Eine ähnliche Entwicklung gibt es im Übrigen auch im Energiebereich. Hier besteht eine von der Europäischen Kommission unabhängige Gruppe (CEER – Council of European Energy Regulators). Die von der Kommission ins Leben gerufene Regulierergruppe ERGEG (European Regulators Group for Electricity and Gas) wird von einer neu zu schaffenden europäischen Energieagentur (ACER – Agency for the Cooperation of Energy Regulators) abgelöst. Die CEER wird dagegen weiter fortbestehen.
Fazit
Im Ergebnis lässt sich festhalten, dass die Regulierung sehr stark von europäischen Vorgaben geprägt ist. Die Europäische Kommission ist dabei ein wichtiger Impulsgeber für die Liberalisierung und die Schaffung von Wettbewerb über nationale Industriepolitik hinweg. Sie hat eine Harmonisierung in den zentralen Aspekten geschaffen und spielt eine wesentliche Rolle bei transnationalen Belangen. In bestimmten Bereichen, wie z.B. im Eisenbahnsektor, sind hier auch weitere Impulse gewünscht und sogar geboten, um dem Ziel eines einheitlichen Eisenbahnmarktes in Europa tatsächlich näher zu kommen. Dabei sind zu kleinteilige Vorgaben in Verkennung nationaler Besonderheiten mit Sicherheit nicht zielführend. Zu ausufernde bürokratische Verfahren müssen in jedem Fall vermieden und das Subsidiaritätsprinzip immer im Auge behalten werden.

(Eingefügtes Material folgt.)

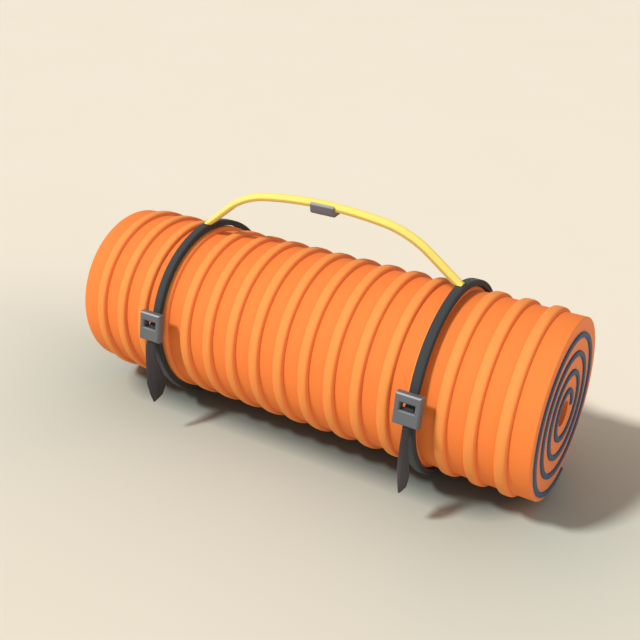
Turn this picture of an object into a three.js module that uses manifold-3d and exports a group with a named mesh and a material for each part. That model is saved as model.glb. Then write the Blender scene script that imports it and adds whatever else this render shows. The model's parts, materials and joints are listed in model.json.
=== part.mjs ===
// A foam sleeping mat, rolled up, held by two webbing straps with moulded buckles, and carried by
// a webbing handle with a clip-on grip. Millimetres, +Z up, X along the roll, -Y to the front.
// Angles round the roll are in degrees from the top, growing towards the front.
import * as THREE from "three";
import { mergeVertices } from "three/addons/utils/BufferGeometryUtils.js";
import Module from "manifold-3d";

const wasm = await Module();
wasm.setup();

// General clearances and counts
const fitGap = 0.3;
const cutOverrun = 1;
const facetAngle = 10;
const fullTurn = 360;

// The mat: an orange foam layer bonded to a blue backing, rolled with the backing inside. The
// tension of rolling pushes the backing out of both ends a little.
const matWidth = 550;
const rollRadius = 94;
const foamThickness = 13.1;
const backingThickness = 5.2;
const leastCoreRadius = 20;
const outerTurnInset = 5.06;
const coreOffsetBack = 1;
const coreOffsetDown = 1.2;
const boreWall = 8.5;
const boreOffsetFront = 2.5;
const boreOffsetDown = 3;
const foamStartAngle = -260;
const backingStartAngle = -95;
const lipEndAngle = 30;
const seamAngle = 195;
const endFoamThickness = 2.2;
const endBackingThickness = 3.4;
const endTaperAngle = 60;
const stepEaseAngle = 70;
const backingOverhang = 2;

// The ribs along the mat's outer face, which show as rings round the roll
const ribPitch = 30.8;
const ribEdgeMargin = 20;
const ribWidth = 12.8;
const ribHeight = 4;
const ribRoot = 0.4;
const ribShares = [
  [0.5, -ribRoot / ribHeight], [0.31, 0.86], [0, 1], [-0.31, 0.86], [-0.5, -ribRoot / ribHeight],
];

// The straps: webbing folded double along its length
const strapSpacing = 315;
const strapWidth = 10;
const strapThickness = 6.4;
const strapClearance = 0.7;
const strapLift = 1.7;
const strapLiftInner = 2.6;
const strapLiftAngle = 14;
const strapFlatDepth = 1;
const webbingThickness = 1.8;
const eyeFlapLength = 6.4;
const eyeTackWidth = 7;
const eyeTackHeight = 3.6;
const tackThickness = 0.6;

// The buckles: a moulded frame with a window, a fixed bar and a floating lock bar
const buckleAngle = 79.05;
const buckleWidth = 27.5;
const buckleHeight = 32;
const buckleDepth = 10;
const buckleBevel = 1.5;
const windowWidth = 16;
const windowHeight = 7.8;
const windowRise = 2.6;
const windowBevel = 1.4;
const pocketWidth = 21;
const frontPlate = 2.8;
const fixedBarRadius = 1.3;
const fixedBarDrop = 3.6;
const fixedBarDepth = 2.8;
const lockBarRadius = 1.5;
const lockBarDrop = 13;
const lockBarDepth = 3.2;
const lockBarEngage = 1;
const lockBarTravel = 1.2;

// The free tails, where the folded webbing opens out to its full width
const tailLength = 71;
const tailPoint = 21;
const tailShoulder = 12;
const tailNeckHalf = 3.5;
const tailNeckLength = 4.5;
const tailFold = 2.4;
const leftTail = {
  topHalf: 7.1, half: 10.6, yaw: 40, shift: 0.3, drift: 10.5, openStart: 11.7, openEnd: 50,
  shoulderShares: [-0.64, 0, 0.7], tipShare: -0.16,
};
const rightTail = {
  topHalf: 3.6, half: 10.6, yaw: -27, shift: 0.3, drift: 4.9, openStart: 5.8, openEnd: 60,
  shoulderShares: [-0.5, 0, 0.75], tipShare: 0,
};

// The carry handle and its clip-on grip
const handleWidth = 11;
const handleThickness = 7.5;
const handleChamfer = 4;
const handleHeight = 53.9;
const handleArcRadius = 488;
const handleCornerRadius = 109.4;
const handleLegAngle = 38.6;
const handleLegInset = 1.3;
const handleLean = 2.2;
const tabLength = 6.6;
const tackLength = 4.6;
const tackWidth = 2.4;
const gripLength = 26;
const gripWall = 1.7;
const gripDepth = 5;
const gripChamfer = 2.4;
const gripLipWidth = 1.1;
const gripOffset = 2.6;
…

- 1 Rahmenrichtlinie vom 7.2.2002 (2002/21/EG), Genehmigungsrichtlinie vom 7.3.2002 (2002/22/EG), Zugangsrichtlinie vom 7.3.2002 (2002/19/EG, Datenschutzrichtlinie vom 12.7.2002 (2002/58/EG), Wettbewerbsrichtlinie vom 16.9.2002 (2002/77/EG).

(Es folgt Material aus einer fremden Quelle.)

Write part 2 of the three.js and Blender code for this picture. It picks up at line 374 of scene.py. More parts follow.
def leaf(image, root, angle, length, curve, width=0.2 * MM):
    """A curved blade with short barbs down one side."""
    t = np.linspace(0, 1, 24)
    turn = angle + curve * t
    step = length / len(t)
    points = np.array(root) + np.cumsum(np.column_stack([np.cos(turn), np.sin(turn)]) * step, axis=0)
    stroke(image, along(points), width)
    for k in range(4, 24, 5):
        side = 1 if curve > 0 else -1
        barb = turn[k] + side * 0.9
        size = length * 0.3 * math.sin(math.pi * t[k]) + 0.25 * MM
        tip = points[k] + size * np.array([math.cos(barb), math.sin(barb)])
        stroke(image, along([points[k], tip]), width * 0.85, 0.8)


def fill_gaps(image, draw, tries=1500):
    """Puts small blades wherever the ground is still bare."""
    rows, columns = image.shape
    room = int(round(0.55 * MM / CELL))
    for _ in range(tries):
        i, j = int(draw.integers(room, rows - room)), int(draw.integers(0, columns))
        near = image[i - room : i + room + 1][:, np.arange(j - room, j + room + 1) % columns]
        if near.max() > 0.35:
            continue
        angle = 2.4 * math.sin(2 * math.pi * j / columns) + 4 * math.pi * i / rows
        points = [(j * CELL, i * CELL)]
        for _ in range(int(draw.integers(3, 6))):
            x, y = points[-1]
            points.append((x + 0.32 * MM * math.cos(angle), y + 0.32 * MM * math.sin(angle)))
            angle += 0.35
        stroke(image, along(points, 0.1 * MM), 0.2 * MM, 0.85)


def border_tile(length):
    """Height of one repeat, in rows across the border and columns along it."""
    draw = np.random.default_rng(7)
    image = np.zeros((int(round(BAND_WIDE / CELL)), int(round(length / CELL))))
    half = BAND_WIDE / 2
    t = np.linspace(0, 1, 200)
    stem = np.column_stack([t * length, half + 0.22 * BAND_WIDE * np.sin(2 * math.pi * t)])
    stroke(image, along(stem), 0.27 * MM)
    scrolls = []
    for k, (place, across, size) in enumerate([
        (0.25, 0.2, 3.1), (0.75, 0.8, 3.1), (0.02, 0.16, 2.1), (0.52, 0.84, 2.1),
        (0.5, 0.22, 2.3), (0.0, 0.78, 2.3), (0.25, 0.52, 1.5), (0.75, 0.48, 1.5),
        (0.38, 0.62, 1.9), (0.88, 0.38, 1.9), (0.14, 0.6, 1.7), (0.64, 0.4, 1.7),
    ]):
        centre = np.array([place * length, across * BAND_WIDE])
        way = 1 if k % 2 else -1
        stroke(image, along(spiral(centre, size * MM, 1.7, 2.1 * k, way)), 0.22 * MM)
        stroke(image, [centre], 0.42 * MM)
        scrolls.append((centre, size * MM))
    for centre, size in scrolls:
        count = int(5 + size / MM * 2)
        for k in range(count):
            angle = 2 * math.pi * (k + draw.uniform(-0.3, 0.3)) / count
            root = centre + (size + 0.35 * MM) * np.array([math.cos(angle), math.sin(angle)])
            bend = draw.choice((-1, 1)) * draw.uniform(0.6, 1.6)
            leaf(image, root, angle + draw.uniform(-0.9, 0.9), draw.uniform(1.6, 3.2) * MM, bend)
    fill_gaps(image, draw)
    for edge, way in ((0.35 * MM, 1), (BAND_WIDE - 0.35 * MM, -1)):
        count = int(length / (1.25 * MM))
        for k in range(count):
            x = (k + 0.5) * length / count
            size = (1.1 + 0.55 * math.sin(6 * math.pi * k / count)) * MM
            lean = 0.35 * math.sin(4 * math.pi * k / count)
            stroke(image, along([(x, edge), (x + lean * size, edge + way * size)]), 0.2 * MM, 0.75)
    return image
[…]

- 2 Empfehlung 2003/311/EG vom 11.2.2003 und Empfehlung 2007/879/EG vom 17.12.2007.
- 3 Verordnung Nr. 717/2007 des Europäischen Parlaments und des Rates vom 27. Juni 2007, Verordnung Nr. 544/2009 des Europäischen Parlaments und des Rates vom 18. Juni 2009.
- 4 Urteil vom 3. Dezember 2009, Rs. C-424/07.